Stuart, C.J., and Bolin and Wise, JJ., concur.
Shaw, J., concurs in the result.
Sutphin and Blalock are both residents of DeKalb County.
In her motion to dismiss, Blalock noted that she had previously filed an action, in March 2017, against New York Life in Hamilton County, Tennessee, regarding the policy. That action was later removed to the United States District Court for the Eastern District of Tennessee, and Sutphin was added as a party. However, the record indicates that the federal district court in Tennessee stayed that case pending a determination of whether the DeKalb Circuit Court intended to take jurisdiction over the matter. Thus, we presume Blalock's original action has since been dismissed.
Blalock originally alleged that she was owed $160,000; however, New York Life disputed that that was the proper amount owed under the policy. After granting New York Life's motion to interplead the policy proceeds, the circuit court accepted New York Life's tender of $132,532.89 to the court.
" '[T]o preserve sacred the principle of the inviolability of contracts against that legislative interference that the history of governments has shown to be so imminent, in view of the frequent engendering of popular prejudice, and the consequent fluctuation of popular opinion.' " Opinion of the Justices No. 333, 598 So.2d 1362, 1365 (Ala. 1992)(quoting Edwards v. Williamson, 70 Ala. 145, 151 (1881) ).

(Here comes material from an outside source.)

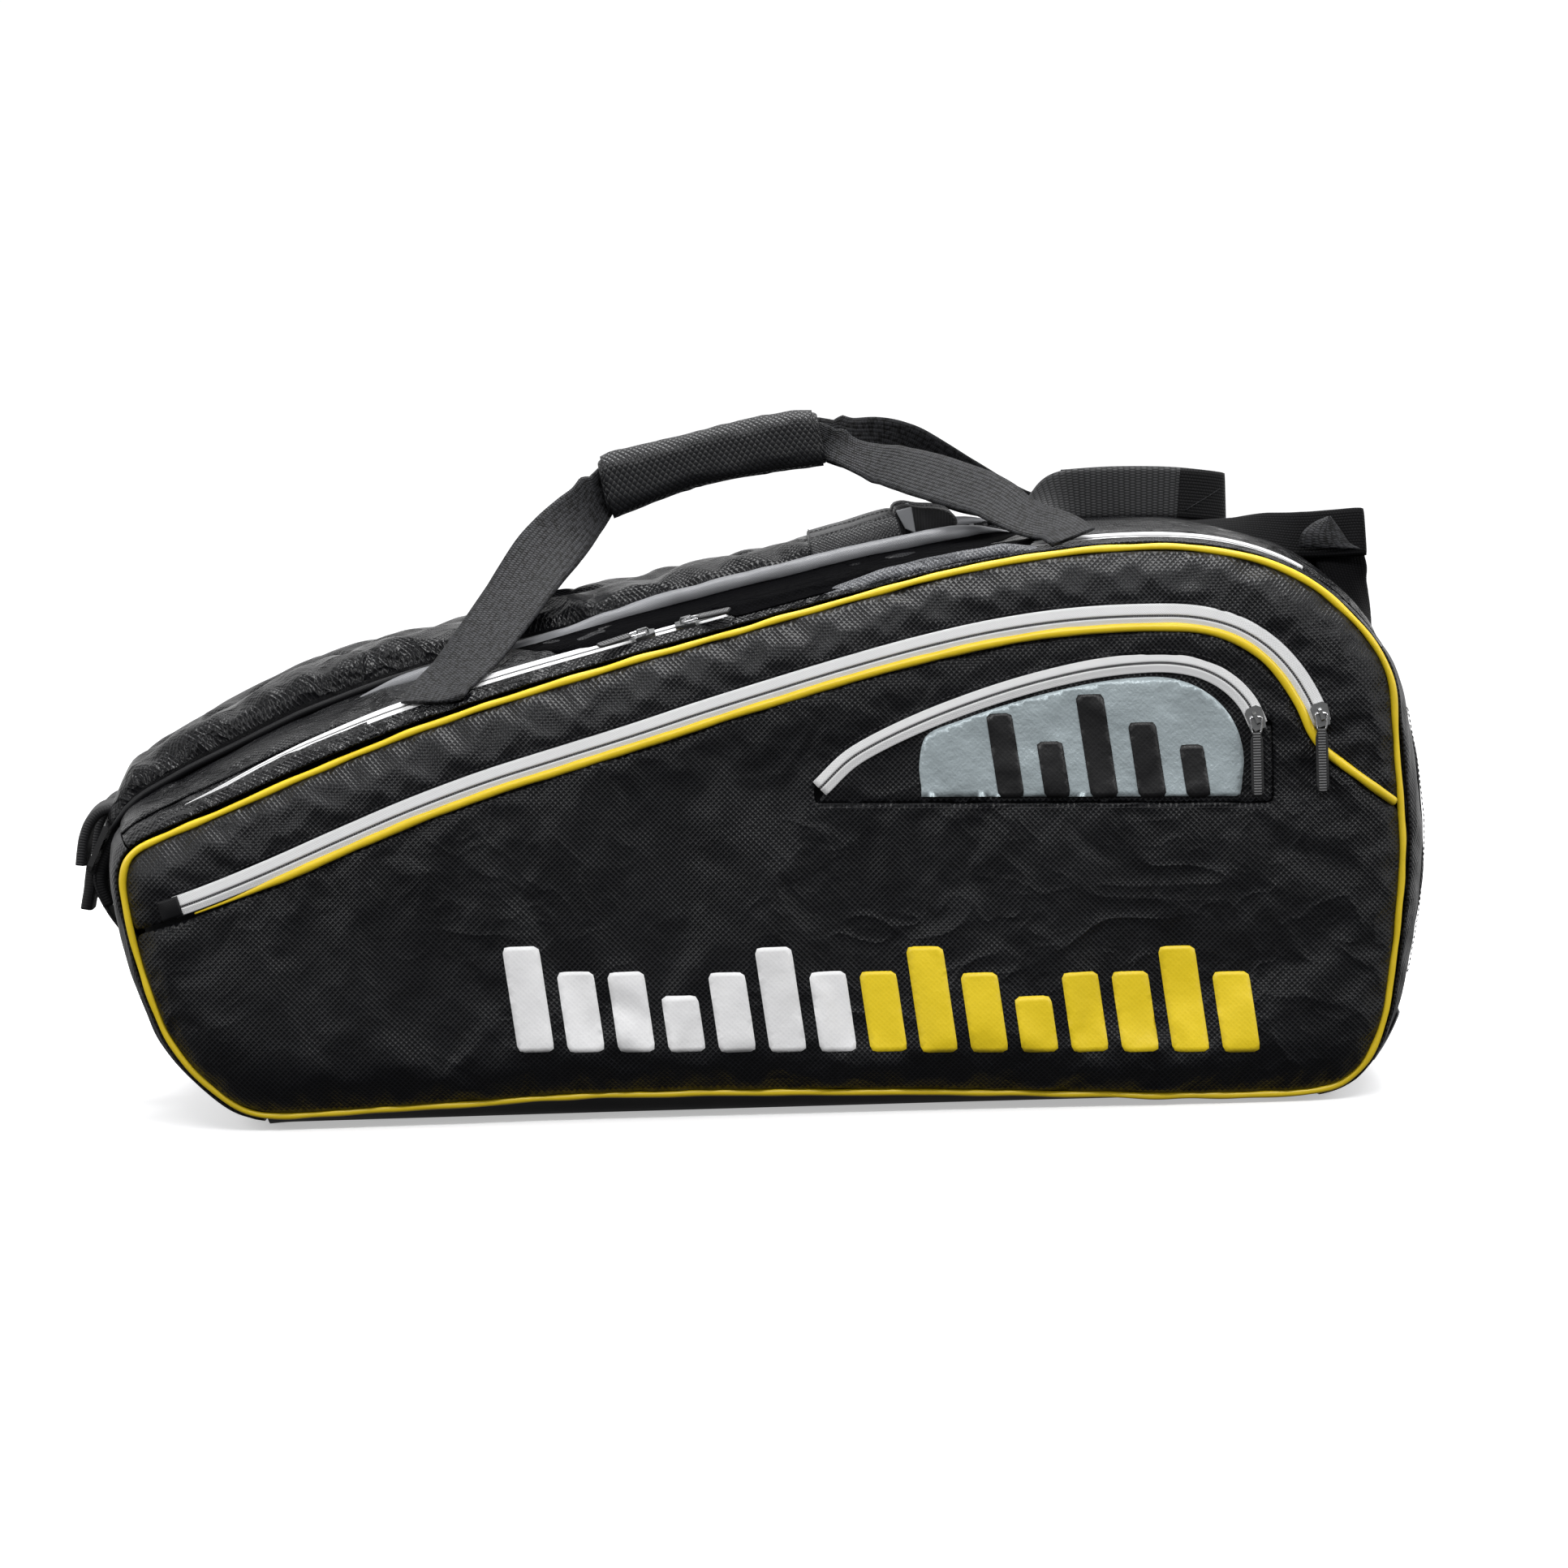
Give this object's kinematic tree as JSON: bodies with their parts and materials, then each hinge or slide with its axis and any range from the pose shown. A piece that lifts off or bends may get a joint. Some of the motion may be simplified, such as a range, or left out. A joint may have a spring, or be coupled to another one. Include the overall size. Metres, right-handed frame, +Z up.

In support of this contention, Blalock notes that Loyd purchased a group life-insurance policy from the same insurance agent three weeks before his death in which she and Sutphin were named co-beneficiaries. This, alone, does not conclusively show that Loyd was unaware that, under Alabama law, Blalock's beneficiary designation in the New York Life policy had been revoked by their divorce. In fact, the opposite inference could be drawn, i.e., that Loyd wanted to provide for Blalock by naming her as a beneficiary under a new policy because she would no longer be a beneficiary under the New York Life policy because her status as a beneficiary had been revoked by the divorce.